------ DATA SUPPLIED
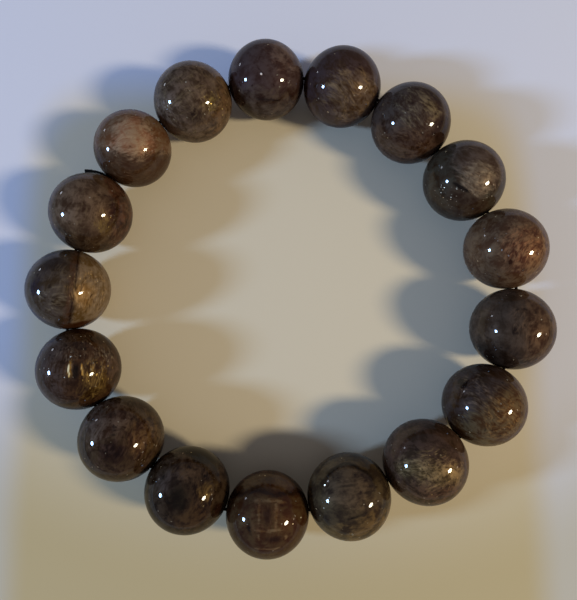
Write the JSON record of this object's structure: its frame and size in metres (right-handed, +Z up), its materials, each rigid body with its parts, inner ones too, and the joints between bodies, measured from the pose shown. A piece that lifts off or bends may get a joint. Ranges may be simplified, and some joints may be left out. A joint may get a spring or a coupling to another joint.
{
  "type": "polished stone bead bracelet",
  "caption": "Stretch bracelet of round polished super seven stone beads on a knotted black elastic cord, lying flat as a closed ring.",
  "frame": {"origin": "on the surface the bracelet lies on, under the middle of the ring's box", "axes": "+Z up out of the surface, which is the direction of the ring's axis; +Y towards the far side of the ring and +X to the right as the ring is looked at from above, with the cord's cut end at the far left"},
  "size_m": [0.0788, 0.0778, 0.0121],
  "materials": {
    "stone_plum": "polished plum-brown stone, opaque with a clear gloss",
    "stone_smoky": "polished smoky grey-brown stone with plumes and streaks",
    "stone_olive": "polished grey-brown stone with olive-gold needles",
    "stone_golden": "polished brown stone with golden glittering fibres",
    "stone_russet": "polished red-brown banded stone",
    "stone_clouded": "polished brown stone with a pale clouded zone",
    "elastic": "black covered elastic, satin"
  },
  "bodies": {
    "root": {"bead_01": "stone_plum", "bead_02": "stone_olive", "bead_03": "stone_smoky", "bead_04": "stone_smoky", "bead_05": "stone_golden", "bead_06": "stone_smoky", "bead_07": "stone_olive", "bead_08": "stone_olive", "bead_09": "stone_olive", "bead_10": "stone_russet", "bead_11": "stone_smoky", "bead_12": "stone_plum", "bead_13": "stone_golden", "bead_14": "stone_golden", "bead_15": "stone_russet", "bead_16": "stone_clouded", "bead_17": "stone_clouded", "elastic_cord": "elastic"}
  },
  "joints": []
}
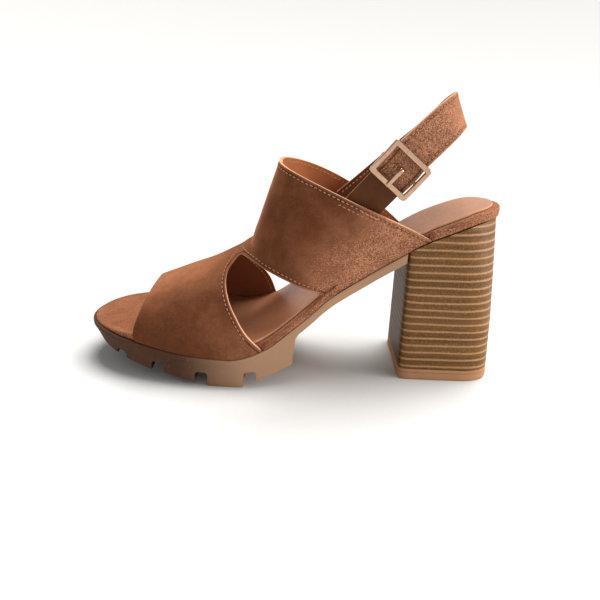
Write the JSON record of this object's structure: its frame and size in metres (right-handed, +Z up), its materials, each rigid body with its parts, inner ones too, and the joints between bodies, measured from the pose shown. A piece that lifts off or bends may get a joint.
------------
The records above should be returned exactly.

[REPLY]
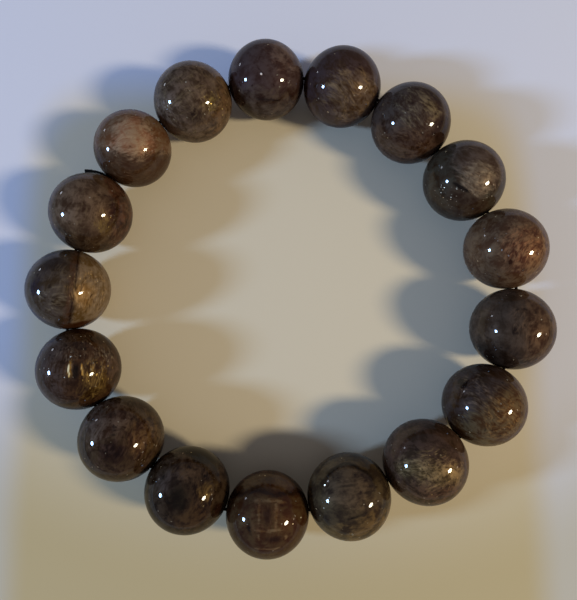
Write the JSON record of this object's structure: its frame and size in metres (right-handed, +Z up), its materials, each rigid body with its parts, inner ones too, and the joints between bodies, measured from the pose shown. A piece that lifts off or bends may get a joint. Ranges may be simplified, and some joints may be left out. A joint may get a spring or a coupling to another joint.
{
  "type": "polished stone bead bracelet",
  "caption": "Stretch bracelet of round polished super seven stone beads on a knotted black elastic cord, lying flat as a closed ring.",
  "frame": {"origin": "on the surface the bracelet lies on, under the middle of the ring's box", "axes": "+Z up out of the surface, which is the direction of the ring's axis; +Y towards the far side of the ring and +X to the right as the ring is looked at from above, with the cord's cut end at the far left"},
  "size_m": [0.0788, 0.0778, 0.0121],
  "materials": {
    "stone_plum": "polished plum-brown stone, opaque with a clear gloss",
    "stone_smoky": "polished smoky grey-brown stone with plumes and streaks",
    "stone_olive": "polished grey-brown stone with olive-gold needles",
    "stone_golden": "polished brown stone with golden glittering fibres",
    "stone_russet": "polished red-brown banded stone",
    "stone_clouded": "polished brown stone with a pale clouded zone",
    "elastic": "black covered elastic, satin"
  },
  "bodies": {
    "root": {"bead_01": "stone_plum", "bead_02": "stone_olive", "bead_03": "stone_smoky", "bead_04": "stone_smoky", "bead_05": "stone_golden", "bead_06": "stone_smoky", "bead_07": "stone_olive", "bead_08": "stone_olive", "bead_09": "stone_olive", "bead_10": "stone_russet", "bead_11": "stone_smoky", "bead_12": "stone_plum", "bead_13": "stone_golden", "bead_14": "stone_golden", "bead_15": "stone_russet", "bead_16": "stone_clouded", "bead_17": "stone_clouded", "elastic_cord": "elastic"}
  },
  "joints": []
}
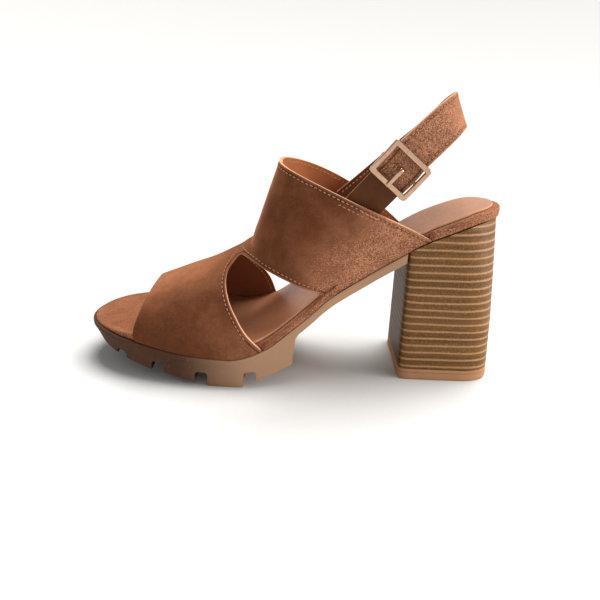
Write the JSON record of this object's structure: its frame and size in metres (right-handed, +Z up), its materials, each rigid body with its parts, inner ones too, and the joints between bodies, measured from the pose shown. A piece that lifts off or bends may get a joint.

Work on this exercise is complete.